Quand je vois la vitesse à laquelle nous avançons chaque jour à Safra, j'ai bon espoir que nous laisserons un bel héritage de ce que nous construisons dans 50 ans. Nous avons déjà posé les fondations et les contours du puzzle, il ne nous reste plus qu'à placer les pièces au milieu.
Selon vous, pourquoi l'hydrogène est-il si actuel ?
Je pense que l'hydrogène contribue à relever les grands défis de notre époque :
- La crise écologique, si l'hydrogène produit est 100% vert
- Le développement économique territorial (nous aurons bientôt 300 salariés à Safra)
- Enjeux géopolitiques : l'hydrogène permet à la France de tendre vers l'indépendance énergétique
- Enjeux sociétaux : l'hydrogène permet de réduire les maladies liées à la pollution de l'air
Avez-vous deux conseils à donner à ceux qui envisagent de passer à l'hydrogène ?
Mon premier conseil est d'évaluer si l'hydrogène est vraiment la bonne solution pour votre problème. Par exemple, dans le domaine du transport de passagers, il pourrait s'agir de la solution idéale si l'on souhaite transporter davantage de personnes sur de plus longues distances.
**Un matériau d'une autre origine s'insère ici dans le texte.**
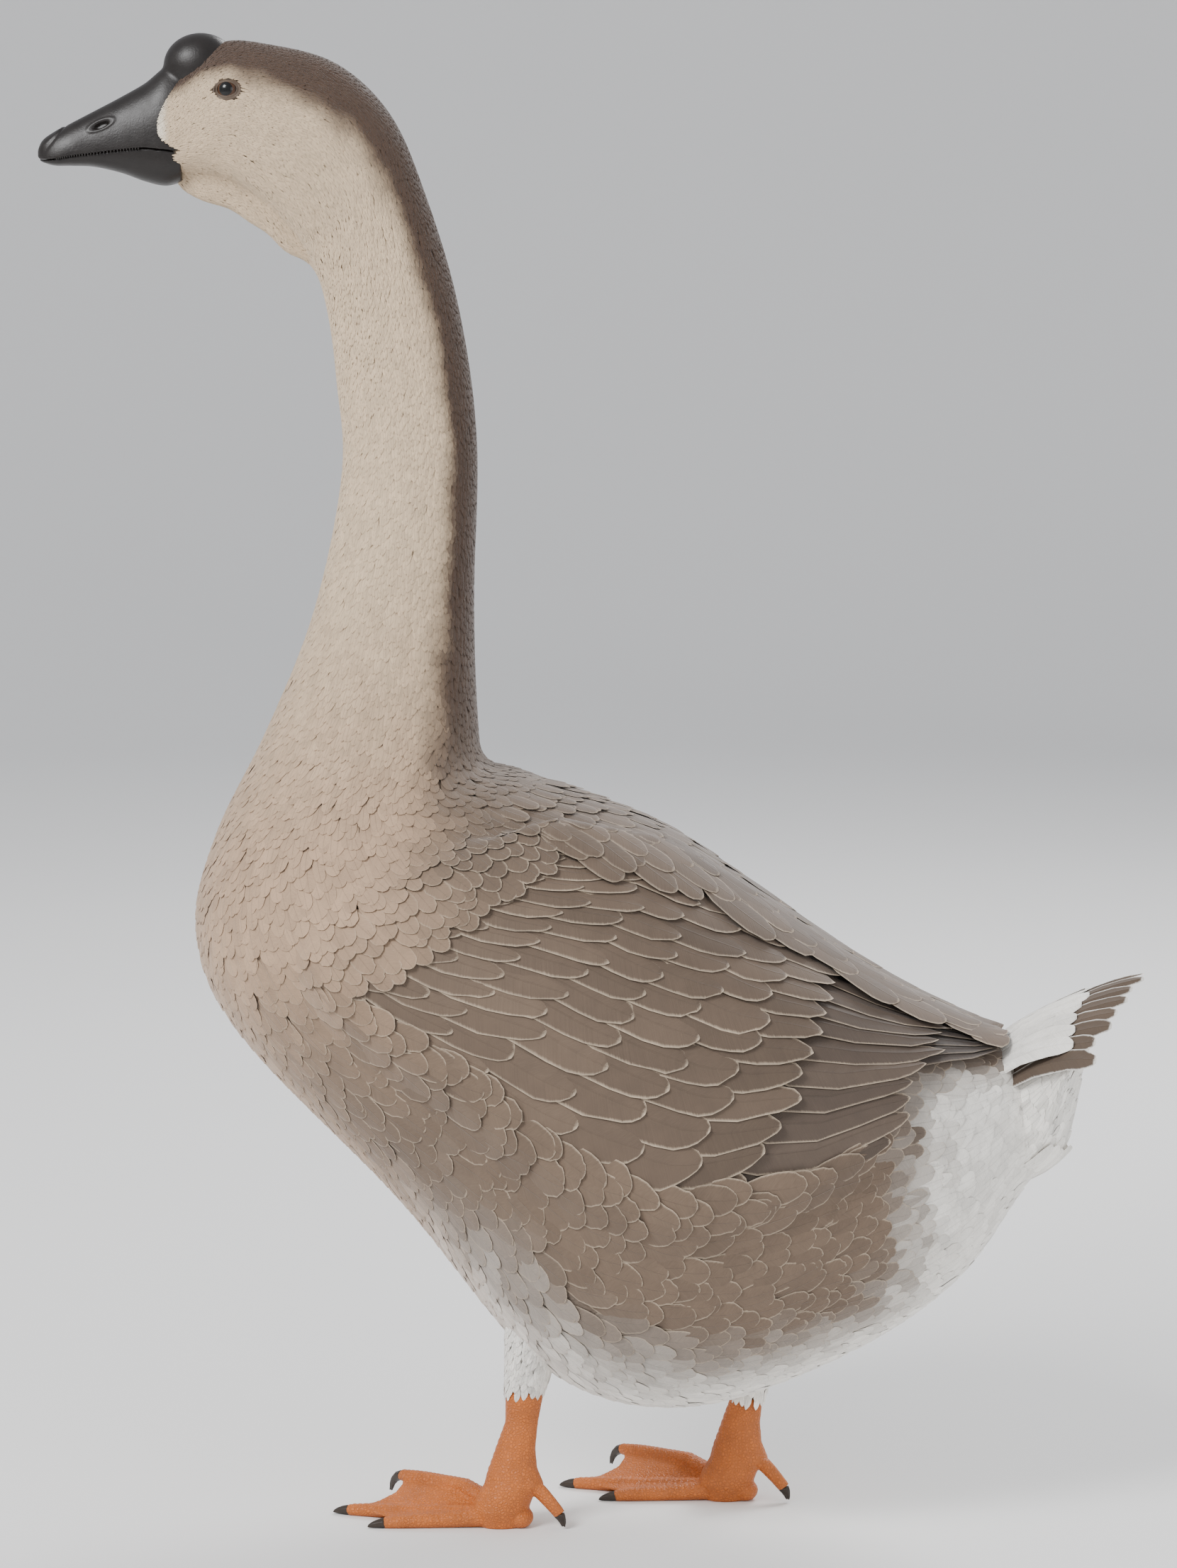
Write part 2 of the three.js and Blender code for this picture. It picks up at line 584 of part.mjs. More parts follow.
// Solid wedge that the tail feathers are rooted in.
function tailCore() {
  const [top, bottom] = [fanSurface(RECTRICES, 1), fanSurface(UNDER_TAIL_TIERS[2], -1)];
  const [rows, columns] = [4, 4];
  const grid = (surface, length) => Array.from({ length: rows + 1 }, (_, row) =>
    Array.from({ length: columns + 1 }, (_, column) =>
      surface((length * row) / rows, (2 * column) / columns - 1, -TAIL_CORE.sunk)));
  const root = trunkPiece(TAIL_CUT - 1, SECTIONS.length - 1);
  return fuse([root, plate(grid(top, TAIL_CORE.upper), grid(bottom, TAIL_CORE.lower))]);
}

// Room that the tail leaves to the primaries, and with that to the torso.
const wingRoom = (side) => {
  const surface = wingSurface(side);
  const grid = (rise) => Array.from({ length: 5 }, (_, row) => Array.from({ length: 7 }, (_, column) =>
    surface(lerp(WING_ROOM.from, WING_ROOM.to, row / 4), lerp(WING_ROOM.upper, WING_ROOM.lower, column / 6), rise)));
  return plate(grid(WING_ROOM.high), grid(WING_ROOM.low));
};
const tailClear = fuse([trunk(station.hip, TAIL_CUT, GAP), wingRoom(1), wingRoom(-1)]);

function tail() {
  return fuse([
    tailCore(),
    ...fan(RECTRICES),
    ...fan(UPPER_TAIL_COVERTS),
    ...UNDER_TAIL_TIERS.flatMap((tier) => fan(tier, -1)),
  ]).subtract(tailClear);
}

// ---------------------------------------------------------------- legs and feet

function oval(centre, long, wide, sides = 14) {
  return Array.from({ length: sides }, (_, side) => {
    const turn = (2 * Math.PI * side) / sides;
    return new THREE.Vector3(centre[0] + long * Math.cos(turn), centre[1] + wide * Math.sin(turn), centre[2]);
  });
}

// The right thigh is hidden in the belly but for a short cuff round the shank.
function thigh({ out, ankleX, hock, cuff }) {
  const sink = THIGH_SECTIONS[0].z - hock;
  const rings = THIGH_SECTIONS.map(({ z, behind, long, wide, apart }, index) =>
    oval([ankleX + cuff * behind, out * apart, z - sink + (index === 0 ? GAP : 0)], cuff * long, cuff * wide, 16));
  return loft(rings).subtract(trunkClear);
}

function shank({ out, ankleX, hock }) {
  const read = (z, field) => tableAt(SHANK_SECTIONS.toReversed(), "z", z, field);
  const heights = SHANK_SECTIONS.map(({ z }) => z).filter((z) => z < hock && z > ANKLE_HEIGHT);
  return loft([hock, ...heights, ANKLE_HEIGHT + GAP].map((z) =>
    oval([ankleX + read(z, "behind"), out * FOOT_APART, z], read(z, "long"), read(z, "wide"))));
}

// Foot places: ahead of the ankle, to the goose's left of it and up, turned into the goose's frame.
function footFrame({ out, ankleX }) {
  const turn = radians(TOES_TURNED);
  return (ahead, leftwards, up) => new THREE.Vector3(
    ankleX - ahead * Math.cos(turn) - leftwards * Math.sin(turn),
    out * FOOT_APART + ahead * Math.sin(turn) - leftwards * Math.cos(turn),
    up,
  );
}

// The three front toes of a foot, from the goose's left to its right.
function toesOf({ out, outerToe, innerToe }) {
  const outer = { name: "outer", turn: -out * outerToe[0], length: outerToe[1] };
  const middle = { name: "middle", turn: 0, length: MIDDLE_TOE };
  const inner = { name: "inner", turn: out * innerToe[0], length: innerToe[1] };
  const toes = out < 0 ? [outer, middle, inner] : [inner, middle, outer];
  return toes.map((toe, index) => ({ ...toe, lift: TOE_LIFT[index] }));
}

// Eight-sided tube along a toe, claw or hind toe. axis and radius are functions of the share along it.
function toeTube(axis, radius, steps, sides = 8, flatten = 0.85) {
  const rings = [];
  for (let step = 0; step <= steps; step++) {
    const share = step / steps;
    const [here, next] = share < 1 ? [axis(share), axis(share + 0.01)] : [axis(0.99), axis(1)];
    const ahead = next.clone().sub(here).normalize();
    const across = new THREE.Vector3(-ahead.y, ahead.x, 0).normalize();
    const up = new THREE.Vector3().crossVectors(ahead, across);
    rings.push(Array.from({ length: sides }, (_, side) => {
      const turn = (2 * Math.PI * (side + 0.5)) / sides;
      return axis(share)
        .addScaledVector(across, radius(share) * Math.cos(turn))
        .addScaledVector(up, radius(share) * flatten * Math.sin(turn));
    }));
  }
  return loft(rings);
}

const toeRadius = (share) =>
  lerp(TOE_ROOT_RADIUS, TOE_TIP_RADIUS, share)
  + 0.9 * TOE_JOINTS.reduce((sum, joint) => sum + Math.exp(-(((share - joint) / 0.07) ** 2)), 0);

const toeLift = (toe, share) => toe.lift * smooth(0, 0.5, share) + 1.6 * (1 - share) ** 2;

function toeAxis(place, { turn, length, lift }) {
  const [ahead, leftwards] = [Math.cos(radians(turn)), Math.sin(radians(turn))];
  return (share) => place(length * share * ahead, length * share * leftwards,
    toeRadius(share) * TOE_SET + toeLift({ lift }, share));
}

// Web between two neighbouring toes, with a scalloped front edge.
function web(place, first, second) {
  const rows = 4;
  const columns = 4;
  const grid = (drop) => Array.from({ length: rows + 1 }, (_, row) =>
    Array.from({ length: columns + 1 }, (_, column) => {
      const [along, across] = [row / rows, column / columns];
      const bow = 4 * across * (1 - across);
      const edge = lerp(first.length, second.length, across) * WEB.reach * (1 - WEB.scallop * bow);
      const reach = lerp(8, edge, along);
      const turn = radians(lerp(first.turn, second.turn, across));
      const lift = lerp(toeLift(first, along), toeLift(second, along), across);
      const height = lerp(WEB.height, WEB.tipHeight, along) + WEB.arch * bow * Math.sin(Math.PI * along);
      return place(reach * Math.cos(turn), reach * Math.sin(turn), height + lift - drop);
    }));
  return plate(grid(0), grid(WEB.thickness));
}

const hindToeAxis = (place) => (share) => {
  const [a, b, c] = HIND_TOE;
  const along = (k) => a[k] * (1 - share) ** 2 + 2 * share * (1 - share) * b[k] + share ** 2 * c[k];
  return place(-along(0), 0, along(1));
};

function foot(leg) {
  const place = footFrame(leg);
  const heel = place(-4, 0, 6);
  const [x, y] = [leg.ankleX, leg.out * FOOT_APART];
  const toes = toesOf(leg);
  const pieces = [
    ellipsoid(heel.toArray(), [8.5, 9.5, 7], 12, 8),
    loft([
      oval([x + 0.4, y, ANKLE_HEIGHT], 18, 13),
      oval([x - 5, y, 18], 17, 13.5),
      oval([x - 8, y, 10], 17, 13),
      oval([x - 8, y, 0], 12, 9),
    ]),
    toeTube(hindToeAxis(place), (share) => lerp(5.4, 3.8, share), 5, 8, 1)
      .trimByPlane([0, 0, -1], -ANKLE_HEIGHT),
    ...toes.map((toe) => toeTube(toeAxis(place, toe), toeRadius, 7)),
    web(place, toes[0], toes[1]),
    web(place, toes[1], toes[2]),
  ];
  return fuse(pieces).trimByPlane([0, 0, 1], 0);
}

// A claw that starts at the end face of its toe and curves down to its point.
function claw(axis, endRadius, drop, length) {
  const end = axis(1);
  const ahead = end.clone().sub(axis(0.97)).normalize();
  const line = (share) => end.clone()
    .addScaledVector(ahead, GAP + length * Math.sin(share * 1.3) / 1.3)
    .add(new THREE.Vector3(0, 0, -drop * share * share));
  return toeTube(line, (share) => endRadius * (1 - 0.88 * share ** 1.3), 4, 6, 0.9).trimByPlane([0, 0, 1], 0);
}

function clawsOf(leg) {
  const place = footFrame(leg);
  const made = toesOf(leg).map((toe) => {
    const axis = toeAxis(place, toe);
    return [toe.name, claw(axis, toeRadius(1) * 0.88, 0.7 * (axis(1).z - 1), CLAW_LENGTH)];
  });
  made.push(["hind", claw(hindToeAxis(place), 3.4, 4, 6)]);
  return made;
}

// ---------------------------------------------------------------- the goose

const knob = knobSolid().subtract(trunkClear);
const upperBill = mandible(true)
  .subtract(fuse([trunkClear, knobSolid(GAP), nostril(1), nostril(-1)]));
const lowerBill = mandible(false).subtract(trunkClear);
const head = fuse([trunkPiece(0, NECK_TOP), lids(1), lids(-1)])
  .subtract(fuse([eyeball(1, GAP), eyeball(-1, GAP)]));
const dewlapSolid = dewlap()
  .subtract(fuse([trunkClear, mandible(false, GAP)]));

const goose = new THREE.Group();
goose.name = "goose";

const headGroup = new THREE.Group();
headGroup.add(
  meshOf("head", head, PLUMAGE_PALE),
  meshOf("knob", knob, HORN_BLACK),
  meshOf("bill_upper", upperBill, HORN_BLACK),
  meshOf("bill_lower", lowerBill, HORN_BLACK),
  meshOf("eye_left", eyeball(-1), EYE_BROWN),
  meshOf("eye_right", eyeball(1), EYE_BROWN),
  meshOf("dewlap", dewlapSolid, DEWLAP_SKIN),
);
const bodyGroup = new THREE.Group();
bodyGroup.add(
  meshOf("neck_upper", trunkPiece(NECK_TOP, NECK_MIDDLE), PLUMAGE_PALE),
  meshOf("neck_lower", trunkPiece(NECK_MIDDLE, NECK_FOOT), PLUMAGE_PALE),
  meshOf("torso", trunkPiece(NECK_FOOT, TAIL_CUT), PLUMAGE_PALE),
  meshOf("tail", tail(), PLUMAGE_WHITE),
  meshOf("wing_left", wing(-1), PLUMAGE_BROWN),
  meshOf("wing_right", wing(1), PLUMAGE_BROWN),
);
goose.add(headGroup, bodyGroup);

for (const leg of LEGS) {
  const legGroup = new THREE.Group();
  legGroup.add(
    meshOf(`thigh_${leg.side}`, thigh(leg), PLUMAGE_WHITE),
    meshOf(`shank_${leg.side}`, shank(leg), LEG_ORANGE),
    meshOf(`foot_${leg.side}`, foot(leg), LEG_ORANGE),
  );
  for (const [toe, solid] of clawsOf(leg)) {
    legGroup.add(meshOf(`claw_${leg.side}_${toe}`, solid, CLAW_HORN));
  }
  goose.add(legGroup);
}

export default goose;
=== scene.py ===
"""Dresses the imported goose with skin, feathers, bill, eyes and legs on a plain stage, as an add-on."""

import math

import bpy
import numpy as np
from bpy.props import FloatProperty, FloatVectorProperty, IntProperty, PointerProperty
from mathutils import Matrix, Vector
from mathutils.bvhtree import BVHTree
from mathutils.kdtree import KDTree


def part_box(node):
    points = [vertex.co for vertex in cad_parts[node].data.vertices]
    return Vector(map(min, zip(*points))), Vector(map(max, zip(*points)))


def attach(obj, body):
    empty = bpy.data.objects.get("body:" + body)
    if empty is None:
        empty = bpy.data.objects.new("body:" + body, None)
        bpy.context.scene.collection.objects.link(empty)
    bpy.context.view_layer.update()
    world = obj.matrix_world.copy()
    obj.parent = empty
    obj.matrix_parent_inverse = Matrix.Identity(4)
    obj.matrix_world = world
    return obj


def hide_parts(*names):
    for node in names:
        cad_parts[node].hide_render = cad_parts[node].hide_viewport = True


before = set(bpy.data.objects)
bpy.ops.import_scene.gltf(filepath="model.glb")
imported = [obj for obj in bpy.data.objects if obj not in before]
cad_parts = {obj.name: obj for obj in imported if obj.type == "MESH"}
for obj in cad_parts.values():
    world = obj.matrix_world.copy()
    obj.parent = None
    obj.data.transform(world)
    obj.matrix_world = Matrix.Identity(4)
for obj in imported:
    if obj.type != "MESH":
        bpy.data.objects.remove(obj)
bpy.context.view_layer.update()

bl_info = {
    "name": "Goose dresser",
    "version": (1, 0, 0),
    "blender": (4, 5, 0),
    "location": "3D View > Sidebar > Goose",
    "description": "Models the skin, feathers, bill, eyes and legs of a domestic goose over its solids",
    "category": "Object",
}

MM = 0.001
BODY = "root"
SIDES = {"left": -1, "right": 1}
IMAGE_HEIGHT = 2212  # pixels of a rendered image
FOCUS_PIXELS = 7080  # focal length of the camera in those pixels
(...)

Mon deuxième conseil est de penser en termes d'écosystème. Par exemple, si vous voulez passer à l'hydrogène et que vous savez que vos gammes de produits et de services vont s'élargir, profitez-en pour convertir d'autres véhicules à l'hydrogène. Il peut s'agir de véhicules utilitaires légers. Cela vous permet d'utiliser la station de production à des fins multiples.